The fabrication of modern circuits typically involves several steps. Integrated circuits are first fabricated on a semiconductor wafer, which contains multiple duplicated semiconductor chips, each comprising integrated circuits. The semiconductor chips are then sawed from the wafer and packaged. The packaging processes have two main purposes: to protect delicate semiconductor chips, and to connect interior integrated circuits to exterior pins.
In conventional packaging processes, a semiconductor chip may be mounted on a package component using flip-chip bonding. An Underfill is dispensed into the gap between the semiconductor chip and the package component to prevent cracks from being formed in solder bumps or solder balls, wherein cracks are typically caused by thermal stresses.
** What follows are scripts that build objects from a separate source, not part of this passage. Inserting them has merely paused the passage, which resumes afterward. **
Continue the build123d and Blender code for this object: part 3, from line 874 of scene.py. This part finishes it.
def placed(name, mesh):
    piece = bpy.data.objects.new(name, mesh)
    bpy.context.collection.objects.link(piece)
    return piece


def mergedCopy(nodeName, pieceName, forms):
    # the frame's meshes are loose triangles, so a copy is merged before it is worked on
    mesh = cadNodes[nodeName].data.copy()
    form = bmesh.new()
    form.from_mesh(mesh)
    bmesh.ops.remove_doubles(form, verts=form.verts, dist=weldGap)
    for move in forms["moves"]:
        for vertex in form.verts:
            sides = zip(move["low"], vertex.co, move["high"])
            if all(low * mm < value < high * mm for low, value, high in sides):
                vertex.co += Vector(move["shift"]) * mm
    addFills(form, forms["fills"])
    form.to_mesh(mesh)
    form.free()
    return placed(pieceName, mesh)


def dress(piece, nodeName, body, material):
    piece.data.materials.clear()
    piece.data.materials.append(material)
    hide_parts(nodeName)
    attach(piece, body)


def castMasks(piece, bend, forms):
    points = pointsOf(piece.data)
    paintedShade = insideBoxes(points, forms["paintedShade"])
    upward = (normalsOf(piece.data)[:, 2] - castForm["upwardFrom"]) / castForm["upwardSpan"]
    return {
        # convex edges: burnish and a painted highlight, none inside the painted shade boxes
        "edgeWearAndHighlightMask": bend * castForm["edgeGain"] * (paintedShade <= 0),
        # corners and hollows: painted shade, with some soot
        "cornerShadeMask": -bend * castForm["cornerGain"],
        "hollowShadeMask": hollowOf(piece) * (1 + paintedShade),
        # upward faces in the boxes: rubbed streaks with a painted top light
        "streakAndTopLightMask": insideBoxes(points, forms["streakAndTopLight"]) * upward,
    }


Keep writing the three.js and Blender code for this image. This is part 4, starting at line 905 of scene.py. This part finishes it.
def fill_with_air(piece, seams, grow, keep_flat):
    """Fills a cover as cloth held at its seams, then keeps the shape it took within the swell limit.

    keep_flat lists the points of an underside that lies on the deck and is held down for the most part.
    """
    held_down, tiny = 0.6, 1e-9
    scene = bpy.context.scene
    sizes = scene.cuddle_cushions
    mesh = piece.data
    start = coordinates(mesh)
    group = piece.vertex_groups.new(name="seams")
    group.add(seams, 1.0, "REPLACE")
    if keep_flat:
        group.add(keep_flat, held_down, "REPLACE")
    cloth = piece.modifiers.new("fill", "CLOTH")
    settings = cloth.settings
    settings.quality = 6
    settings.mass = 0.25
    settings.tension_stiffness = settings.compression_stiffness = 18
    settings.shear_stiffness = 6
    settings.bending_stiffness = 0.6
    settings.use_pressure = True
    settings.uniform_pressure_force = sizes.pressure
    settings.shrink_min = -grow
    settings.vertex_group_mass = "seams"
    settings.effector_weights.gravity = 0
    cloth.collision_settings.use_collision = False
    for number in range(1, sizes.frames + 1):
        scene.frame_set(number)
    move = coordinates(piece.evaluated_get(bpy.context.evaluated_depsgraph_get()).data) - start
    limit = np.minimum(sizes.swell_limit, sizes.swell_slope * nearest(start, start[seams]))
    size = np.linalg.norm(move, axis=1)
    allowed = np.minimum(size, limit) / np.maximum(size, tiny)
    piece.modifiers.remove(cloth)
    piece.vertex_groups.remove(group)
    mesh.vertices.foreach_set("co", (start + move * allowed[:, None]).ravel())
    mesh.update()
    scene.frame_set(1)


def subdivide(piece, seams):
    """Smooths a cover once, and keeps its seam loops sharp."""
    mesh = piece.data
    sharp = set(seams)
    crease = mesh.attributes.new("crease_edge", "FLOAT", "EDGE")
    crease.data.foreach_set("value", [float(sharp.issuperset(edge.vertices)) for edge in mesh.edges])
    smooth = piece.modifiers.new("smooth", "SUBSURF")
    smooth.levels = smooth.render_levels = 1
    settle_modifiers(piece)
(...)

The package component may be an interposer that includes metal connections for routing electrical signals between opposite sides. The chip may be bonded to the interposer through direct metal bonding, solder bonding, or the like.
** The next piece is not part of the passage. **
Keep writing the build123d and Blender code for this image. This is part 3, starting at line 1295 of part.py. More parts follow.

With the increasing demand for more functions, system-in-package (SiP) technology, in which two or more chips are packaged on one module substrate, has increasingly been used. Furthermore, package-on-package (PoP) technology is also used to further expand the integration ability of the packages. When the PoP technology is used, packages are stacked. With a high degree of integration, the electrical performance of the resulting package is improved due to the shortened connecting path between components. By using SiP and/or PoP technologies, package design becomes more flexible and less complex. Time-to-market is also reduced for product upgrades.
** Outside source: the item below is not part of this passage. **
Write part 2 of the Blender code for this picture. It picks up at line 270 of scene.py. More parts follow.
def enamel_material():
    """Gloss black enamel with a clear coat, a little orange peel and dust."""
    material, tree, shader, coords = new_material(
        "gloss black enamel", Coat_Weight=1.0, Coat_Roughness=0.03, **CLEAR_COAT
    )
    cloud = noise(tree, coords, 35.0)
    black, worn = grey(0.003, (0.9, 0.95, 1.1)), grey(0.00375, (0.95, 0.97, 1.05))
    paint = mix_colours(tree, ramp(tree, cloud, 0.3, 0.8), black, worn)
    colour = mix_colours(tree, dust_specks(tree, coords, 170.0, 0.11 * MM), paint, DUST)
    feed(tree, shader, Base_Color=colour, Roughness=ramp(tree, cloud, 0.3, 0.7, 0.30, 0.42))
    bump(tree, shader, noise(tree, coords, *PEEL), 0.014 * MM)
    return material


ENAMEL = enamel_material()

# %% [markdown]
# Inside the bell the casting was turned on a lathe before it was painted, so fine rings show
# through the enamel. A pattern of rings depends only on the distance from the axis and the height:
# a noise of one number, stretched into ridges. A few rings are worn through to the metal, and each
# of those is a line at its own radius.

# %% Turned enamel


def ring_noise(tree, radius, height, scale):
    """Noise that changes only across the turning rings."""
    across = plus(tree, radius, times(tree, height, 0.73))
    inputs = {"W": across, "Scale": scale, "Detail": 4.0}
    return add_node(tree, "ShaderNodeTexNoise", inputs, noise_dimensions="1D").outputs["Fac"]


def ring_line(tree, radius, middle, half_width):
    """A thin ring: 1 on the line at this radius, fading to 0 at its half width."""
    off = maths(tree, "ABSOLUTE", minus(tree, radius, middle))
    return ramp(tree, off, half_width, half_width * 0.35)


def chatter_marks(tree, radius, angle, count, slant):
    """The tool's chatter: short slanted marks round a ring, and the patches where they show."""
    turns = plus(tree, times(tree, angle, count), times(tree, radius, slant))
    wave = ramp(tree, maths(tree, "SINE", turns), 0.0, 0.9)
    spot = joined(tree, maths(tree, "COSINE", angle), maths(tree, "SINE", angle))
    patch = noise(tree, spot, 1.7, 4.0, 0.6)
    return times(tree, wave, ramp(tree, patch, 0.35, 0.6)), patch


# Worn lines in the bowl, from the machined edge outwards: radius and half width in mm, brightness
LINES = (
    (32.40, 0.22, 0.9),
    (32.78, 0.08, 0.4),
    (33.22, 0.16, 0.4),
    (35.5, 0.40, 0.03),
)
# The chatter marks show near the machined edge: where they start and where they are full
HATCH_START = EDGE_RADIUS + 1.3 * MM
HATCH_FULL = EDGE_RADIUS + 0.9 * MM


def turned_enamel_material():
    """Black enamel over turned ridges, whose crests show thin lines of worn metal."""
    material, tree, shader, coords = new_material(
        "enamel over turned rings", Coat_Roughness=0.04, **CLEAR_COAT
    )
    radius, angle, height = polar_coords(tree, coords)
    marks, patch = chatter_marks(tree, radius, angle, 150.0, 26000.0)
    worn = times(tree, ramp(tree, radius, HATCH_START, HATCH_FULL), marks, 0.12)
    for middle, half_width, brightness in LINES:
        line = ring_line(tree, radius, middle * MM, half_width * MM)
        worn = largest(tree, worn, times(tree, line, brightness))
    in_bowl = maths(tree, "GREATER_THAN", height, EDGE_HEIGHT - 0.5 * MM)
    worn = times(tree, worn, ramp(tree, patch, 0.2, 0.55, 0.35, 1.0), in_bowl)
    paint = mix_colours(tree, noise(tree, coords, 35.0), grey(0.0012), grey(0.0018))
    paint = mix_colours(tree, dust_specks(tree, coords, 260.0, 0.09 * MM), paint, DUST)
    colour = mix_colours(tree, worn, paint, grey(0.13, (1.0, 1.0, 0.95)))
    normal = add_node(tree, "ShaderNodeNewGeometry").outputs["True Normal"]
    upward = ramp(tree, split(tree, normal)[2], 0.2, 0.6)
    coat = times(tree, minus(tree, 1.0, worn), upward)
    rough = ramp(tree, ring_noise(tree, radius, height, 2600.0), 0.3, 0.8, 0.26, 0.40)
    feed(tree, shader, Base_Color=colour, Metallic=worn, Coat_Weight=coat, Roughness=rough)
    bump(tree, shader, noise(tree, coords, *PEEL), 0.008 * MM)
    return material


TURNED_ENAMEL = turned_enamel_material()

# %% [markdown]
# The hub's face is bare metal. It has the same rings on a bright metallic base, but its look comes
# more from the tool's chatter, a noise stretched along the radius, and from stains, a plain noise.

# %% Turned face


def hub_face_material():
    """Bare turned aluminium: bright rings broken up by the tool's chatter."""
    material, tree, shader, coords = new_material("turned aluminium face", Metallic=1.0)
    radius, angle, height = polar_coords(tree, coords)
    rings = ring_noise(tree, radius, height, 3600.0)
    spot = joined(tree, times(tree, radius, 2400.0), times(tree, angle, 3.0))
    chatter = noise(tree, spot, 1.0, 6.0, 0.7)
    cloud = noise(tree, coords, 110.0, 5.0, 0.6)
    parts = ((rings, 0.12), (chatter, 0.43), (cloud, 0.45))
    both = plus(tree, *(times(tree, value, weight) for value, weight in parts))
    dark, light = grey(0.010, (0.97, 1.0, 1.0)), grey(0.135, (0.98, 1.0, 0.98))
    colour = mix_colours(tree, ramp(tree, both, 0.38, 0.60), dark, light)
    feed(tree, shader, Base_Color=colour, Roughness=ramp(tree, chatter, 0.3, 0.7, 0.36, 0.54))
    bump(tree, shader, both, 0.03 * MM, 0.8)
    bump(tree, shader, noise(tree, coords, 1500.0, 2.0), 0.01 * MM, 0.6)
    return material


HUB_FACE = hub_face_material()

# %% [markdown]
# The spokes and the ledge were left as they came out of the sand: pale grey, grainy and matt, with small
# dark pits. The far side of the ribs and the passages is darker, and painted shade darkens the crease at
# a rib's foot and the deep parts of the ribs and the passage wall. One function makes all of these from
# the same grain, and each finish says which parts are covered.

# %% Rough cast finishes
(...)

With the increase in the size of the package, greater stresses are introduced. Furthermore, the non-uniformity in the stress distribution inside packages becomes more severe. Due to the greater stresses in local regions, packages are more prone to failures. Possible failures in a package include bump cracking, substrate cracking, low-k material or underfill delaminating, BGA ball cracking, etc. Efforts have been taken to solve these problems by using interposers based on organic substrates, which are formed of fiber-filled cores and build-up layers. The use of the interposers that have organic substrates, however, still cannot eliminate some of the problems since the coefficients of thermal expansion (CTEs) of the organic substrates are significantly higher than the CTE of silicon substrates. On the other hand, although the silicon substrates in the interposers have the same CTE as the CTE of the substrates in the device dies, the manufacturing cost of the interposers based on the silicon substrates is high.